Abi leads Jule back into the house.
Sarah: Bye. (as she leaves) You have a wonderful wife by the way.
Simon: Yes. I know. She reminds me continually.
Abi: Don’t you mean continuously?
Simon: Continuously and continually.
Abi: Your genius, sir, lies in your pedantry.
Simon: Well, thank you very much.
Abi: What do you want for dinner.
Simon: I told you already. Pizza. Pizza.
Abi: Jesus, Simon. Why do I always have to be the grown-up? Why do I have to be the one who says salad? Why do I always have to be the one who buys the salad and makes the salad? Why do I have to be the house manager and maid service and nutritionist and you get to be the errant schoolboy? Why? Why?
Simon: Sushi, then.
Abi pauses then laughs.
Abi: That’s pretty funny. Yes to the sushi by the way. (with a cautious glance toward Sarah’s apartment) Do Leo Holland.
Simon: You do it better than me.
Abi: (in thick, bouncy Dutch accent) Hello, my name is Leo Holland. And. Before you make the joke – yes! I am from Holland.
They both crack up.
Abi: I can’t believe he said that. It was too good. Too good.
Simon: Sarah seems as mad as ever.
Abi: I thought she seemed o.k. I told her about Max and the lawn.
Simon: What did she say?
Abi: You know Sarah. She just lets the world kinda wash over her.
Simon: Mad as a balloon.
Abi: You know, Simon, your problem is you think everyone you meet is crazy. When actually, the only thing that all the people you meet have in common is you.
Simon: You’re crazy. (Dutch) Hello! My name is Abi Davies! And before you make the joke- yes! I am officially barking.
Abi: (Dutch) Hello! My name is Simon Davies! And before you make the joke – no! I am not in contact with my own emotions and needs!
Simon: Oh, shut up.
Abi: I’m sorry.
Simon: Just shut up. You take everything too far.
Abi: I’m really sorry, Simon. I was just being funny.

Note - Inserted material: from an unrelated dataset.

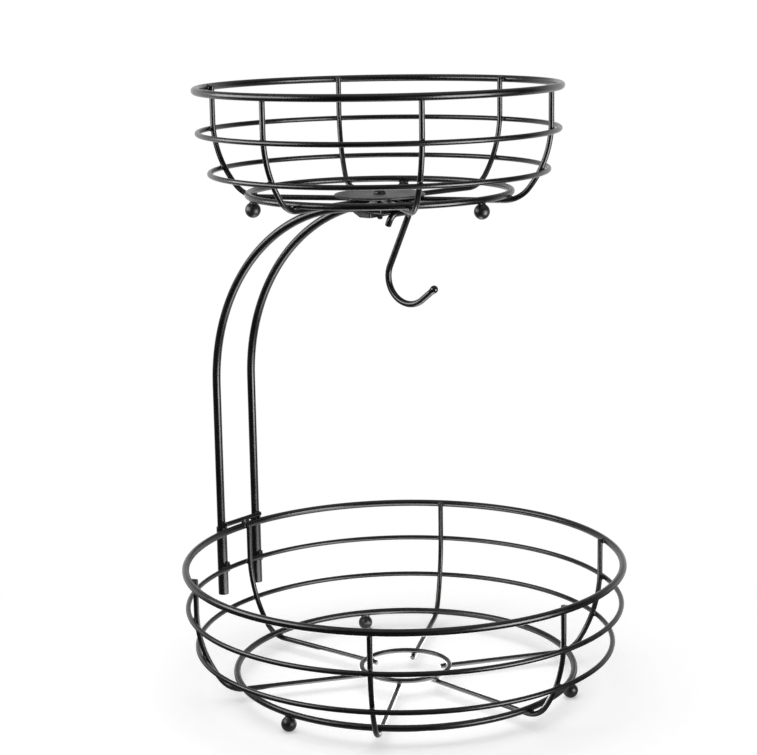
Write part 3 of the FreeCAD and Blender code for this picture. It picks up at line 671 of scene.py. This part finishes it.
def seen_by(tree, path, gloss):
    """The share that a ray sees: all of it from the camera or through glass, and what gloss
    says in a reflection."""
    gloss = link(tree, "MULTIPLY", path.outputs["Is Glossy Ray"], gloss)
    return link(tree, "MAXIMUM", gloss, link(tree, "MAXIMUM", path.outputs["Is Camera Ray"],
                                             path.outputs["Is Transmission Ray"]))


def table_paper(colour, glow, near, far):
    """Matt white paper. What the camera, gloss and glass see of it also glows a little, so
    that it reads as white and keeps the shadow. From near to far it turns white throughout.
    A reflection shows its middle and the side of the wall."""
    material = bpy.data.materials.new("table_paper")
    material.use_nodes = True
    tree = material.node_tree
    tree.nodes.remove(tree.nodes["Principled BSDF"])
    path = add(tree, "ShaderNodeLightPath")
    spot = add(tree, "ShaderNodeTexCoord").outputs["Object"]
    length = add(tree, "ShaderNodeVectorMath", operation="LENGTH")
    tree.links.new(spot, length.inputs[0])
    away = length.outputs["Value"]
    under = between(tree, away, 0.09, 0.15, 1.0, 0.1)
    seen = seen_by(tree, path, link(tree, "MAXIMUM", under, behind(tree, spot)))
    outer = between(tree, away, near, far, 0.0, 1.0)
    diffuse = add(tree, "ShaderNodeBsdfDiffuse")
    tone = add(tree, "ShaderNodeMix", data_type="RGBA")
    tree.links.new(link(tree, "MAXIMUM", seen, path.outputs["Is Diffuse Ray"]),
                   tone.inputs["Factor"])
    tone.inputs[6].default_value = (0, 0, 0, 1)
    tone.inputs[7].default_value = (colour, colour, colour, 1)
    tree.links.new(tone.outputs[2], diffuse.inputs["Color"])
    soft = add(tree, "ShaderNodeEmission")
    tree.links.new(link(tree, "MULTIPLY", seen, glow), soft.inputs["Strength"])
    lit = add(tree, "ShaderNodeAddShader")
    tree.links.new(diffuse.outputs[0], lit.inputs[0])
    tree.links.new(soft.outputs[0], lit.inputs[1])
    white = add(tree, "ShaderNodeEmission")
    tree.links.new(seen, white.inputs["Strength"])
    mix = add(tree, "ShaderNodeMixShader")
    tree.links.new(outer, mix.inputs["Fac"])
    tree.links.new(lit.outputs[0], mix.inputs[1])
    tree.links.new(white.outputs[0], mix.inputs[2])
    tree.links.new(mix.outputs[0], tree.nodes["Material Output"].inputs["Surface"])
    return material


def studio_table(sides=96):
    mesh = bpy.data.meshes.new("studio_table")
    angles = [2 * math.pi * k / sides for k in range(sides)]
    mesh.from_pydata([(TABLE * math.cos(a), TABLE * math.sin(a), -TABLE_UNDER) for a in angles],
                     [], [tuple(range(sides))])
    mesh.materials.append(table_paper(colour=0.8, glow=0.42, near=0.25, far=0.37))
    table = bpy.data.objects.new("studio_table", mesh)
    bpy.context.scene.collection.objects.link(table)


def surroundings():
    """White to the camera. A reflection shows a wall behind the object, which grows dimmer
    upwards, and a roof, and the matt surfaces get a little light from all around."""
    world = bpy.data.worlds.new("studio")
    bpy.context.scene.world = world
    world.use_nodes = True
    tree = world.node_tree
    path = add(tree, "ShaderNodeLightPath")
    way = add(tree, "ShaderNodeTexCoord").outputs["Generated"]
    parts = add(tree, "ShaderNodeSeparateXYZ")
    tree.links.new(way, parts.inputs[0])
    rise = parts.outputs["Z"]
    wall = link(tree, "MULTIPLY", behind(tree, way), between(tree, rise, 0.2, 0.45, 1.0, 0.35))
    wall = link(tree, "MULTIPLY", wall, between(tree, rise, -0.8, -0.5, 0.0, 1.0))
    roof = between(tree, rise, 0.55, 0.9, 0.03, 0.6)
    seen = seen_by(tree, path, link(tree, "MAXIMUM", wall, roof))
    fill = link(tree, "MULTIPLY", path.outputs["Is Diffuse Ray"], 0.1)
    background = tree.nodes["Background"]
    tree.links.new(link(tree, "MAXIMUM", seen, fill), background.inputs["Strength"])
    background.inputs["Color"].default_value = (1, 1, 1, 1)


def lamp(name, azimuth, distance, height, aim, size, level, gloss):
    """A soft box of an even level, seen from the object in the direction given in degrees.
    One kind lights the matt surfaces, the other is what the gloss shows."""
    light = bpy.data.lights.new(name, "AREA")
    light.shape = "RECTANGLE"
    light.size, light.size_y = size
    light.energy = level * math.pi * size[0] * size[1]
    obj = bpy.data.objects.new(name, light)
    turn = math.radians(azimuth)
    obj.location = (distance * math.cos(turn), distance * math.sin(turn), height)
    obj.rotation_euler = (Vector(aim) - obj.location).to_track_quat("-Z", "Y").to_euler()
    obj.visible_glossy = gloss
    obj.visible_diffuse = not gloss
    obj.visible_camera = False
    bpy.context.scene.collection.objects.link(obj)


studio_table()
surroundings()
lamp("top_box", azimuth=0, distance=0.0, height=1.6, aim=(0, 0, 0.1), size=(2.2, 2.2),
     level=1.7, gloss=False)
lamp("side_box", azimuth=150, distance=1.3, height=0.9, aim=(0, 0, 0.2), size=(1.0, 1.0),
     level=1.2, gloss=False)
lamp("left_reflector", azimuth=140, distance=0.62, height=0.47, aim=(0, 0, 0.3),
     size=(0.74, 0.34), level=7.5, gloss=True)
lamp("low_reflector", azimuth=0, distance=0.0, height=0.003, aim=(0, 0, 0.2),
     size=(0.16, 0.16), level=6.0, gloss=True)
lamp("right_reflector", azimuth=-88, distance=1.45, height=-0.05, aim=(0, 0, 0.1),
     size=(0.95, 1.15), level=13.0, gloss=True)

# Camera, fitted to the rings and posts in the picture
CAMERA_SPOT = (-0.978458, -0.771935, 0.469888)      # metres
CAMERA_LENS = 91.1634       # for a film 36 mm wide
CAMERA_TURN, CAMERA_TILT, CAMERA_ROLL = 38.967357, -11.642359, -0.969848    # degrees

camera = bpy.data.cameras.new("camera")
camera.sensor_width = 36.0
camera.sensor_fit = "HORIZONTAL"
camera.lens = CAMERA_LENS
camera.clip_end = 50.0
eye = bpy.data.objects.new("camera", camera)
eye.matrix_world = (Matrix.Translation(CAMERA_SPOT)
                    @ Matrix.Rotation(math.radians(CAMERA_TURN - 90), 4, "Z")
                    @ Matrix.Rotation(math.radians(CAMERA_TILT + 90), 4, "X")
                    @ Matrix.Rotation(math.radians(CAMERA_ROLL), 4, "Z"))
bpy.context.scene.collection.objects.link(eye)
bpy.context.scene.camera = eye

bpy.context.scene.view_settings.view_transform = "Standard"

Simon was kidding. They love each other.
Simon: Well, you’ll have to make it up to me with a blowjob.
Abi: O.K. I guess once every six months isn’t too slutty.

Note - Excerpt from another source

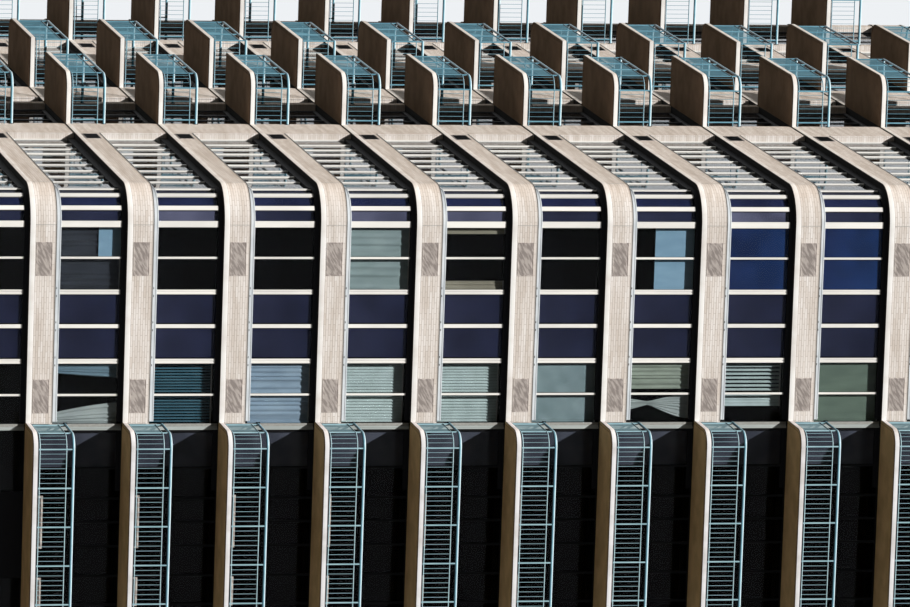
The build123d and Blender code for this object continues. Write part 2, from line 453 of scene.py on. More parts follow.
paintWork = {
    "wallEdge": ["#f8f5f0", "#e6dfd8"],         # clean and dirty
    "balconyEdge": ["#f1efef", "#d3ceca"],
    "frontSoffitPaintedLight": ["#dfc091", "#c8ab80"],      # unpainted undersides, clean and stained; the front balconies' is drawn pale as painted light
    # painted shade: the left balconies' undersides are drawn darker
    "leftSoffitPaintedShade": ["#937c69", "#7f6a58"],
    "wallSoffitPaintedShade": ["#100f0e", "#0b0a09"],       # painted shade: near black under the narrow overhang over the windows
    "deck": ["#5a544b", "#49443d"],             # trodden tops
    "run": 0.7, "lump": 0.6,                    # sizes of the dirt
    "grain": 0.02, "grainDepth": 0.0015,        # marks of the boards and the brush
    "paintedShadeFoot": "#1f1b18",                      # painted shade: the dark lowest strip of an edge
    "footHeight": {"wall": 0.02, "balcony": 0.026},
    "paintedShadeTop": "#34363a",                     # and painted shade: a dark line along a balcony's top
    "headHeight": 0.028,
}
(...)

Abi hears some rustling in the bushes, grabs the camera and darts to take a picture. She shows Simon.
Abi: Look. I got a fox.
Simon: Very good.
Abi: Very cunning. Life expectancy of five years.
Simon: That’s what you say about the collagen injections in your lips.
They sit for a moment.
Simon: So, Sarah is going to marry Leo. Remarkable.
Abi: Aren’t you going to say it will never last?
Simon: No. I know what it’s like to fall hopelessly in love.
Abi: Do it again. Please?
Simon: Hello. My name is Leo Holland. And before you make the joke – yes! I am from Holland!
They giggle gently into silence.
Abi: They seem to have a good time together.
Simon: Yes. They do.
Abi: I suppose I should go order the pizza.
She wraps herself into his lap and snuggles.